Conference honors Sadr, pays tribute to imam's principles

The Moussa Sadr Center for Research and Studies held a conference dubbed “Man in the Vision of Imam Sadr” on Saturday at the UNESCO Palace in Beirut to promote religious dialogue and honor the principles of disappeared Imam Musa Sadr. Speaker Nabih Berri was present at the gathering as well as Youth and Sports Minister Hussein Abdallah representing President Michel Sleiman, State Minister Mona Ofeish representing Prime Minister Saad Hariri and an array of political figures.
Head of the Sadr Foundation and sister of Imam Moussa Sadr gave a speech during the gathering in which she recalled the ideas of the imam. She referred to the imam’s definition of a “Man” as a being “of free will who forms part of the universe; a being active in its society and a being made by God.”

Rabab Sadr then explained that the imam believed caring for an individual meant caring for his society as well. “A society is made by men and nothing is imposed to it from the outside. What happens inside a society comes from the regimes men has made,” she said.
Imam Sadr was an Iranian-Lebanese cleric who disappeared in 1978 along with two of his colleagues during a visit to Libya.
Libyan leader Moammar Gadhafi was suspected of holding the men hostage but the charges were never confirmed.
Representative of Maronite Patriarch Cardinal Nasrallah Butros Sfeir, Archbishop Shukrallah al-Hajj, read Sfeir’s address to the conference.
He said that religion served men and not the opposite and that religion was men’s revolution against oppression and injustice. He then talked about the role of all Lebanese in preserving their diversity and said Imam Sadr wanted Lebanon to be a model of diversity, freedom and democracy in the Arab world.

Sheikh Hisham Khalifeh, who represented Grand Mufti Sheikh Mohammad Rashid Qabbani, said that Sadr’s vision of “Man” was that of Islam and was based on three principles: the mortality of mankind, equality between all people and equal rights for everyone. “We should work on spreading these principles in our societies,” he added.


Vice President of the Higher Shiite Council Sheikh Abdel-Amir Qabalan said Sadr’s memory was still alive and the fight to reveal the truth about his disappearance was still strong. “If the case of Sadr should die then human values would die with it,” he said.
Qabalan added that all religions were one when they serve Man and God but that disagreements occur when each religion starts serving its own goals. He then presented a documentary about Sadr’s life and teachings.

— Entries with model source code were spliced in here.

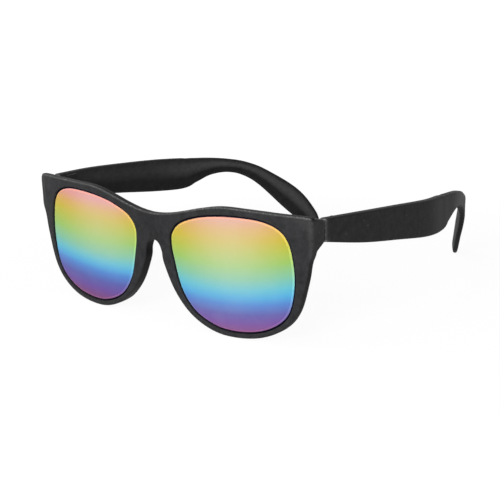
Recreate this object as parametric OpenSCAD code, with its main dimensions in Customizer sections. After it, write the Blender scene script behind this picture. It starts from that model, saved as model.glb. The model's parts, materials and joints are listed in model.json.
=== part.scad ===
// Sunglasses: a wrapped one-piece front with two mirrored lenses,
// and two temples that fold on three-barrel metal hinges.
// The wearer's left is +X. The front faces -Y and the temples run back along +Y.
// Rims and temple tips stand on z = 0, with the origin under the middle of the box.

/* [Lenses] */
// Width of a lens opening
lens_w = 53.5; // [46:0.1:58]
// Height of a lens opening
lens_h = 43.2; // [36:0.1:48]
// Distance between the two lens openings
lens_gap = 17.8; // [14:0.1:24]
// Thickness of a lens
lens_t = 1.8; // [1.4:0.1:2.2]
// How far a lens sits back from the face of its rim
lens_inset = 0.5; // [0.2:0.1:0.8]
// How far a lens reaches into its groove
groove_depth = 0.6; // [0.4:0.1:0.8]
// Room between a lens and its groove
lens_fit = 0.04; // [0.02:0.01:0.08]

/* [Front] */
// Radius of the front's wrap round the face
wrap_r = 320; // [250:1:420]
// Thickness of the front
front_t = 3.0; // [2.8:0.1:4.5]
// Width of the rim above a lens
rim_top = 3.0; // [1.4:0.1:4]
// Width of the rim beside the cheek
rim_outer = 4.3; // [3:0.1:5]
// Width of the rim below a lens
rim_low = 2.2; // [1.8:0.1:4]
// Width of the rim at the low corner by the nose
rim_corner = 2.4; // [2:0.1:4]
// Width of the rim beside the nose
rim_nose = 5.4; // [3.4:0.1:6]
// Drop of the bridge's top edge below the brow
bridge_dip = 6.1; // [2:0.1:8]
// Height of the bridge from the nose arch to its top edge
bridge_h = 10.3; // [8:0.1:12]
// Width of the front outside a lens, at the end-piece
end_w = 7.4; // [6.5:0.1:9]
// Fall of the brow from above the lens to the corner
corner_fall = 0.5; // [0:0.1:2]
// Radius of the front's corner, seen from above
corner_r = 1.4; // [0.8:0.1:2.4]
// Height of the corner above its foot
corner_h = 12.6; // [9.5:0.1:14]
// Depth of the moulded nose pads behind the front
pad_depth = 1.4; // [1:0.1:3]

/* [Hinges] */
// Distance from the front of the bridge back to the hinge gap
hinge_back = 14.3; // [14:0.1:17]
// Flare of an end-piece from the corner to the hinge gap
hinge_flare = 0.3; // [0:0.1:2]
// Drop of the hinge's middle below the brow
hinge_drop = 6.2; // [4.6:0.1:7]
// Gap between an end-piece and its temple
hinge_gap = 0.2; // [0.1:0.05:0.4]
// Radius of the hinge barrels
barrel_r = 1.5; // [1.3:0.05:1.8]
// Room between a barrel and the plastic beside it
barrel_room = 0.15; // [0.1:0.05:0.3]
// Height of the middle barrel
barrel_mid_h = 2.4; // [1.6:0.1:3]
// Height of each outer barrel
barrel_end_h = 1.6; // [1.4:0.1:2.2]
// Running gap between two barrels
barrel_gap = 0.08; // [0.05:0.01:0.15]
// Thickness of a hinge leaf
leaf_t = 0.9; // [0.7:0.1:1.2]
// Length of the leaf in the end-piece
front_leaf_l = 5.4; // [4.6:0.1:6]
// Length of the leaf in the temple
temple_leaf_l = 7.6; // [6:0.1:12]
// Radius of a leaf's anchor studs
stud_r = 0.5; // [0.4:0.05:0.6]
// Length of a leaf's anchor studs
stud_l = 1.4; // [0.8:0.1:1.8]
// Radius of the hinge screw's shank
screw_r = 0.6; // [0.5:0.05:0.7]
// Radius of the hinge screw's head
screw_head_r = 1.05; // [0.9:0.05:1.15]
// Height of the hinge screw's head
screw_head_h = 0.6; // [0.4:0.05:0.8]
// Running clearance of the screw in the barrels
screw_fit = 0.04; // [0.02:0.01:0.08]

/* [Temples] */
// Thickness of a temple
temple_t = 3.8; // [3.2:0.1:5]
// Height of a temple at the hinge
temple_root_h = 8.2; // [7.6:0.1:9]
// Height of a temple at its widest
temple_wide_h = 14.0; // [10:0.1:16]
// Height of a temple at its bend
temple_bend_h = 6.1; // [5:0.1:9]
// Height of a temple's paddle behind the ear
temple_tip_h = 10.9; // [9:0.1:15]
// Thickness of a temple along its hook
hook_t = 2.2; // [1.8:0.1:3.6]
// Distance from the hinge gap back to the tip
temple_reach = 134.0; // [115:0.1:145]
// How far a temple bows out past its hinge
temple_bow = 3.4; // [0:0.1:10]
// How far the tip lies inboard of the hinge
tip_inboard = 30.3; // [10:0.1:34]
// Drop of a temple from its hinge to the bend
temple_dip = 10.2; // [6:0.1:13]
// Drop of the hook from the bend to the tip
hook_drop = 34.2; // [25:0.1:38]
// Radius of a temple's long edges
edge_r = 1.0; // [0.5:0.1:1.4]
// Height of the crease along a temple's inner face
crease = 0.8; // [0:0.05:0.9]

/* [Hidden] */

FRAME_BLACK = [0.19, 0.19, 0.2];
TEMPLE_BLACK = [0.16, 0.16, 0.17];
LENS_COLOUR = [0.62, 0.8, 0.62];
LEAF_COLOUR = [0.14, 0.14, 0.15];
SCREW_COLOUR = [0.7, 0.7, 0.72];
ARC_FN = 48;
WRAP_FN = 480;

// A spline piece through b and c, with a and d as their neighbours
function piece(a, b, c, d, t) = 0.5 * (2 * b + (c - a) * t + (2 * a - 5 * b + 4 * c - d) * t * t
                                       + (3 * b - a - 3 * c + d) * t * t * t);
// Any index of a closed list of n points
function at(i, n) = (i + n) % n;
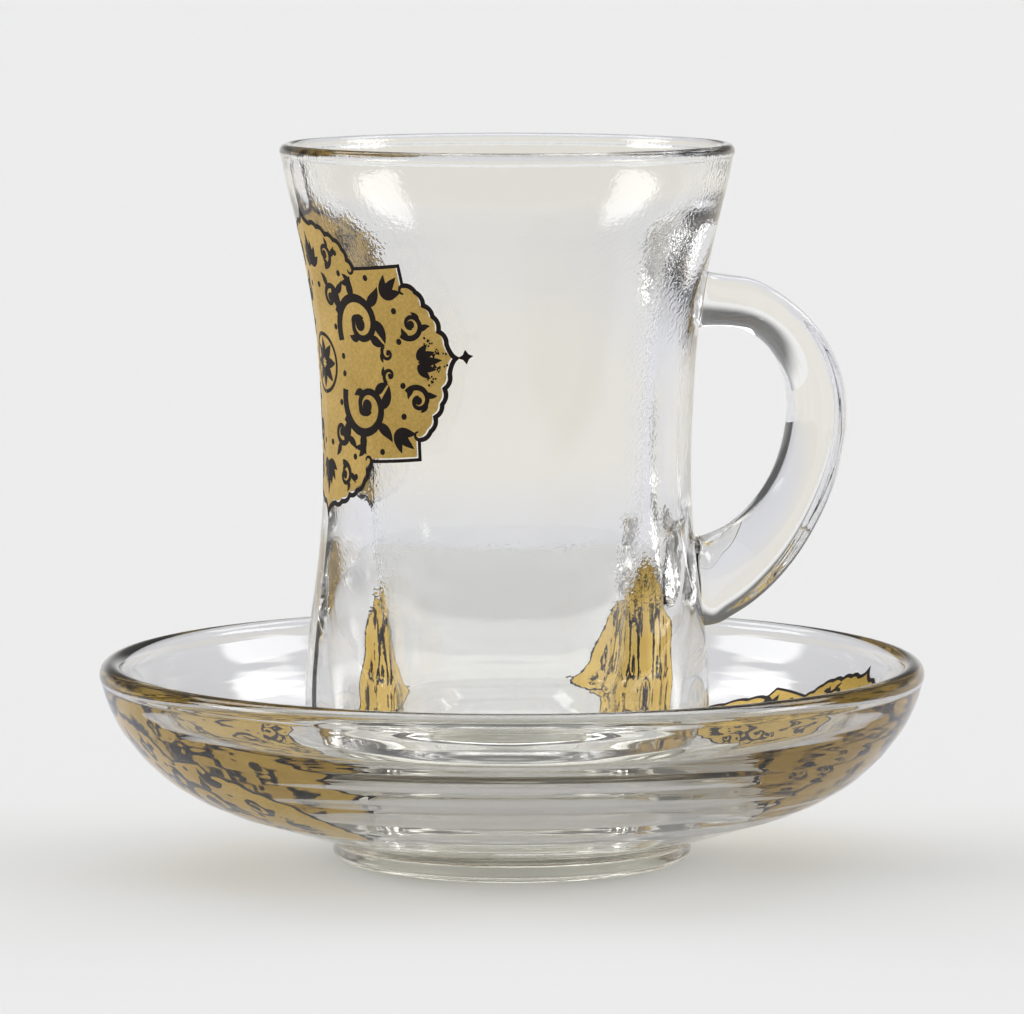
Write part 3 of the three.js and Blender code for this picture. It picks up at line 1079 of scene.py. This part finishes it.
def camera():
    """The photograph's view: a long lens, low, from the handle's near side."""
    data = bpy.data.cameras.new("camera")
    data.lens = CAMERA_LENS
    data.sensor_width = CAMERA_SENSOR
    data.clip_start = 0.01
    data.clip_end = 100
    eye = bpy.data.objects.new("camera", data)
    eye.location = (
        math.sin(PHOTO_AZIMUTH) * CAMERA_DISTANCE,
        -math.cos(PHOTO_AZIMUTH) * CAMERA_DISTANCE,
        CAMERA_HEIGHT,
    )
    aim = Vector((0, 0, CAMERA_AIM)) - eye.location
    eye.rotation_euler = aim.to_track_quat("-Z", "Y").to_euler()
    bpy.context.scene.collection.objects.link(eye)
    bpy.context.scene.camera = eye


def render_settings():
    """Denoising, and enough bounces for light to cross both pieces of glass."""
    scene = bpy.context.scene
    scene.view_settings.view_transform = "Standard"
    scene.cycles.use_denoising = True
    scene.cycles.max_bounces = 15
    scene.cycles.transmission_bounces = 15
    scene.cycles.glossy_bounces = 12
    scene.cycles.transparent_max_bounces = 16
    scene.cycles.diffuse_bounces = 2
    scene.cycles.caustics_reflective = False
    scene.cycles.caustics_refractive = False
    scene.cycles.sample_clamp_indirect = 8.0


camera()
studio_world()
render_settings()
table(table_top())

outer_glass = pressed_glass("pressed_glass_outside", GLASS_TINT, GLASS_SHADE, wave_mm=14,
                            wave_height=0.02)
inner_glass = pressed_glass("pressed_glass_inside", GLASS_TINT, GLASS_SHADE, wave_mm=9,
                            wave_height=0.03, grain_height=0.028)
# The saucer's tint with depth is partly its body colour and partly painted shade: it darkens the
# long paths through its thick walls
saucer_clear = pressed_glass("pressed_glass_saucer", "#FDFDFA", "#FFFFFE", wave_mm=12,
                             wave_height=0.02, depth_tint_and_shade="#CBC4B3")
cup_gold = gold_enamel("fired_gold_enamel", "#C9A243", "#F1CA6C")
# The saucer's gold: a copy of the cup's gold made a little brighter, as painted light for the
# print's underside, which the lamps leave dim
brightened_saucer_gold = gold_enamel("fired_gold_enamel_saucer_brightened", "#CFA63E", "#F3CF62")
dark = dark_enamel()

cup = build_cup([outer_glass, inner_glass])
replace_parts(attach(cup, "root"), "cup")
saucer = build_saucer([saucer_clear])
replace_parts(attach(saucer, "root"), "saucer")

for where, place, side_lobe, gold in (
    ("cup", on_cup, CUP_SIDE_LOBE, cup_gold),
    ("saucer_far", on_saucer(math.radians(SAUCER_PRINTS[0])), SAUCER_SIDE_LOBE, brightened_saucer_gold),
    ("saucer_near", on_saucer(math.radians(SAUCER_PRINTS[1])), SAUCER_SIDE_LOBE, brightened_saucer_gold),
):
    for part, drawing, faces, finish, slot in (
        ("gold", gold_field(side_lobe), GOLD_FACES, gold, "gold_print"),
        ("outline", outline_lines(side_lobe), LINE_FACES, dark, "dark_print"),
        ("ornament", arabesque(), LINE_FACES, dark, "dark_print"),
    ):
        piece = printed(f"{where}_{part}", drawing, place, *faces, finish)
        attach(piece, "root")
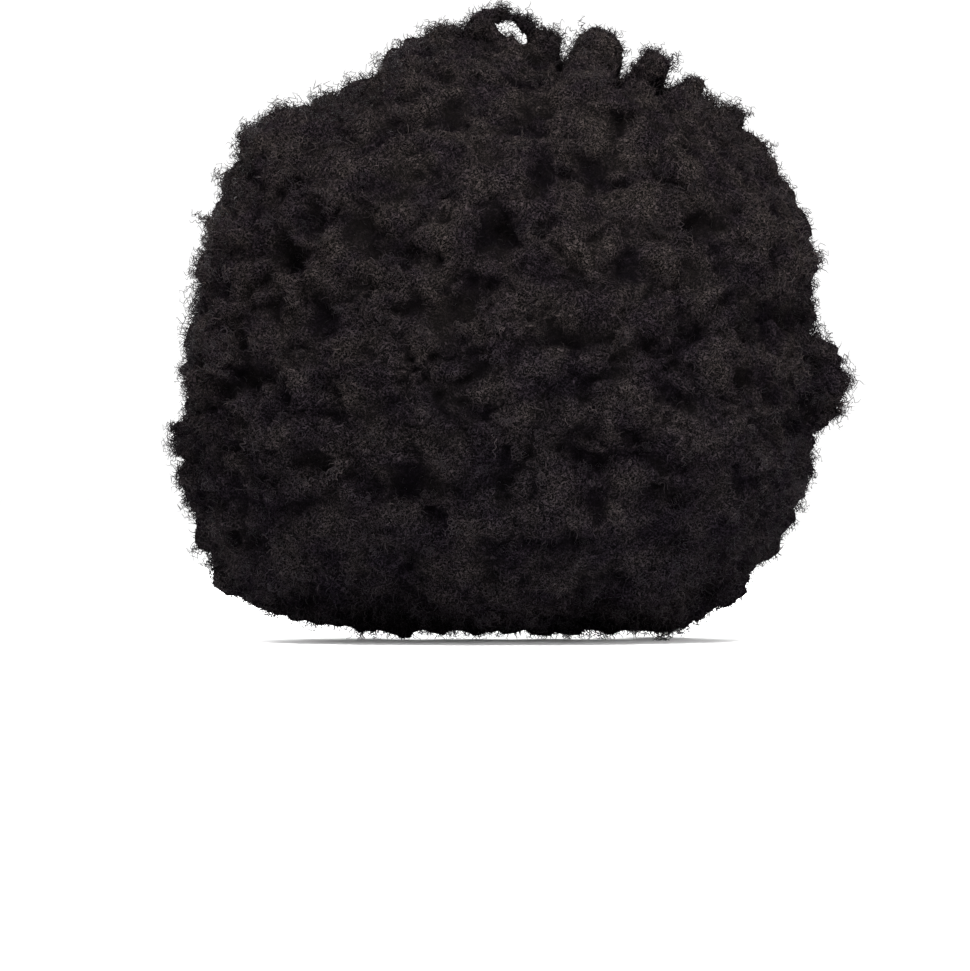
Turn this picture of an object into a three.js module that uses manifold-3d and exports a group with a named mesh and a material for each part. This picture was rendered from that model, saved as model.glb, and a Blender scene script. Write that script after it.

Father Ibrahim Saad then read the speech of His Beatitude Ignatius IV Hazim the Greek Greek Orthodox Patriarc and said Sadr spoke in the name of justice and made everyone think of Man and God at the same time.

Sheikh Ghassan al-Halabi representing Druze spiritual leader Sheikh Naim Hassan said Sadr saw Lebanon as the land of gathering where the individual alone had little value. “Man is the purpose of being and the beginning of society,” he said.